* [Written instruction]
Pull each line containing "materials" out of the data and copy it.

* [Collected data]

============================================================

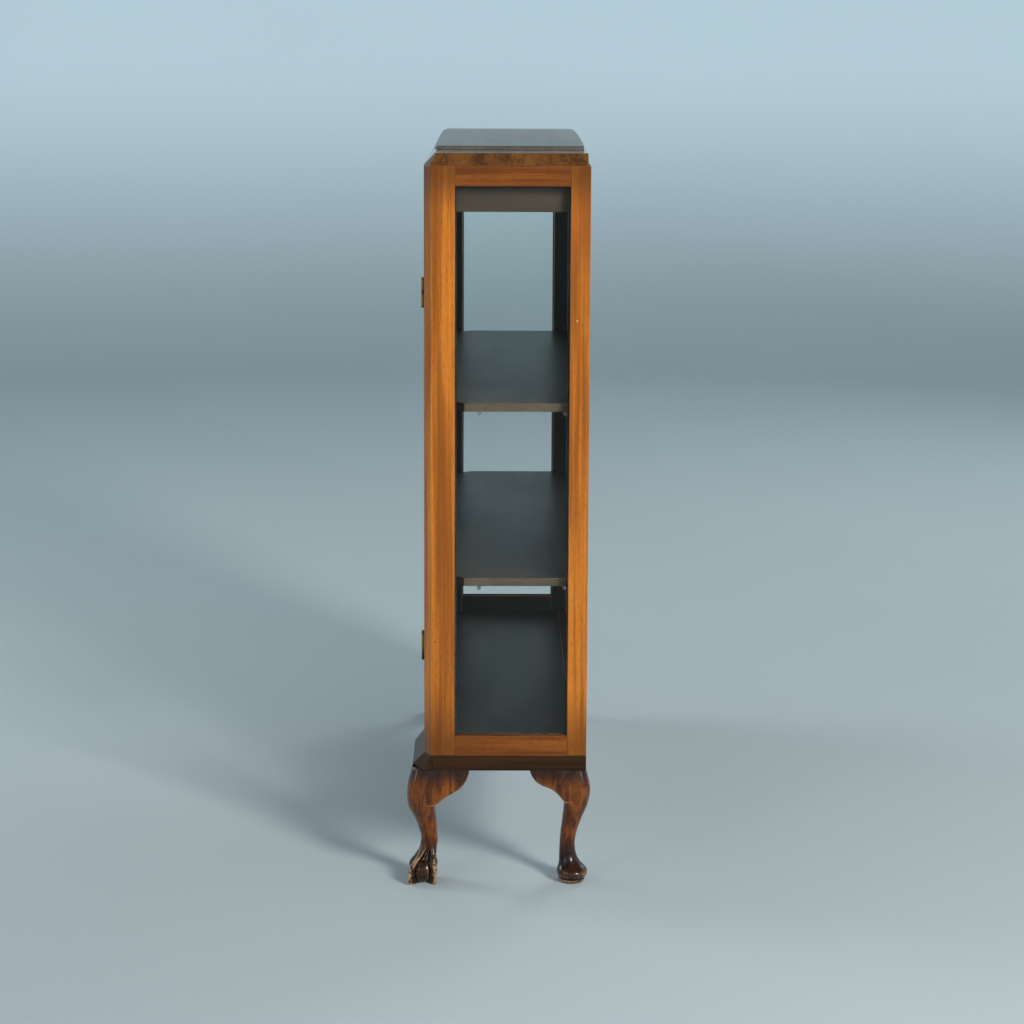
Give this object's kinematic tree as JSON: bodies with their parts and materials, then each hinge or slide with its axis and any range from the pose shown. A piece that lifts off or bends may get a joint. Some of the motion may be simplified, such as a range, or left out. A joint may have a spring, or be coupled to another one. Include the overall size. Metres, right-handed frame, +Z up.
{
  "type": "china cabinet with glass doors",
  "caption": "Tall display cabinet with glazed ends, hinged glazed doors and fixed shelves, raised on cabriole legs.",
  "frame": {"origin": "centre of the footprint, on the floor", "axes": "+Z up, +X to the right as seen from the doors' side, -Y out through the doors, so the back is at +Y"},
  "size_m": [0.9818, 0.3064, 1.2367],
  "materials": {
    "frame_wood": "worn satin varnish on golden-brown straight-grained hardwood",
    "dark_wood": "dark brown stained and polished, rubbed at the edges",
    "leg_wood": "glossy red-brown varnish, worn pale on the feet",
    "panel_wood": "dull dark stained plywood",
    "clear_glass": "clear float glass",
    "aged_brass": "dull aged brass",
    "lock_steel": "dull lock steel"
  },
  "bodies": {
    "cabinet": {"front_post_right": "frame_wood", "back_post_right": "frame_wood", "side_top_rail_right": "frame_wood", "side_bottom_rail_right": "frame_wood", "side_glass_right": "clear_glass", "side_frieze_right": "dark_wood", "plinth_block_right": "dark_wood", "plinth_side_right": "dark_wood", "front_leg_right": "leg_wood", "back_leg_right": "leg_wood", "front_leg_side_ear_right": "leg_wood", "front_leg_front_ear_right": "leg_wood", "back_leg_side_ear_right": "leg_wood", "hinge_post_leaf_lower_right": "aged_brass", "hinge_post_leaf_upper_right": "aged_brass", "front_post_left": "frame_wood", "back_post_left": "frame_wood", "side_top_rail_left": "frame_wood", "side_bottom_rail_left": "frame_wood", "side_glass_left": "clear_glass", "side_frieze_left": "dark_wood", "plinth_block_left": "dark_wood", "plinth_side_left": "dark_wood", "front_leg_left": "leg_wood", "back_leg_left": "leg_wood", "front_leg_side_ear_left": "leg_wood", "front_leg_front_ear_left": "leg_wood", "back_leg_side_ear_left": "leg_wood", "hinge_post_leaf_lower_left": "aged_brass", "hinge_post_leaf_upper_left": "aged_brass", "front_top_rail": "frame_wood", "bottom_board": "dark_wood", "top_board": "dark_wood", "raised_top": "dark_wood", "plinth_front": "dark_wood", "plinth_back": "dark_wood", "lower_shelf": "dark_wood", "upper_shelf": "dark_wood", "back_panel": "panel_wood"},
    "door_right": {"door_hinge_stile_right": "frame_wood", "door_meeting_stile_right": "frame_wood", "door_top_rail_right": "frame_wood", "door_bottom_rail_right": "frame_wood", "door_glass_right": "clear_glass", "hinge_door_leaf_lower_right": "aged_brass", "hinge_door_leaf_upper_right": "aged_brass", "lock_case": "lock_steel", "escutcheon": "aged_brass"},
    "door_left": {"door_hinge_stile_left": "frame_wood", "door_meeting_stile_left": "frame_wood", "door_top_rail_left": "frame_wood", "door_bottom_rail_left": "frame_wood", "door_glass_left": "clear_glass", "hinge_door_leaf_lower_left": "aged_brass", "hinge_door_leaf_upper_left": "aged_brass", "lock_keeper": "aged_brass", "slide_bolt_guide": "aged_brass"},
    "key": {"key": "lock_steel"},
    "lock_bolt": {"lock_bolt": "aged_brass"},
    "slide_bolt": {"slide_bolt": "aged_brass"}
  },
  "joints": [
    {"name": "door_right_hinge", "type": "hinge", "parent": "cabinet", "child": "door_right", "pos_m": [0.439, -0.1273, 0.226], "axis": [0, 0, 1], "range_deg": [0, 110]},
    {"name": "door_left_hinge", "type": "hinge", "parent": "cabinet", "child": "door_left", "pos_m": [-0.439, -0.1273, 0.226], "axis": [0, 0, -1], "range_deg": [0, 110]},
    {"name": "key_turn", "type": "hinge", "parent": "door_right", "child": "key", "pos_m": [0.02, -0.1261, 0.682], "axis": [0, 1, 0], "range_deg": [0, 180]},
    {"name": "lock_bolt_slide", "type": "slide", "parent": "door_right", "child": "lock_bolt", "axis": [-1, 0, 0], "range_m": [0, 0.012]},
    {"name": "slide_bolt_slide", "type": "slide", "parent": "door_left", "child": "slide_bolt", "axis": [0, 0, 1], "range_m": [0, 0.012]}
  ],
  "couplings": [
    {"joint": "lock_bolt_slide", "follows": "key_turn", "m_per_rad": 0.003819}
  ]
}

============================================================

* [Exercise result]
Give this object's kinematic tree as JSON: bodies with their parts and materials, then each hinge or slide with its axis and any range from the pose shown. A piece that lifts off or bends may get a joint. Some of the motion may be simplified, such as a range, or left out. A joint may have a spring, or be coupled to another one. Include the overall size. Metres, right-handed frame, +Z up.
  "materials": {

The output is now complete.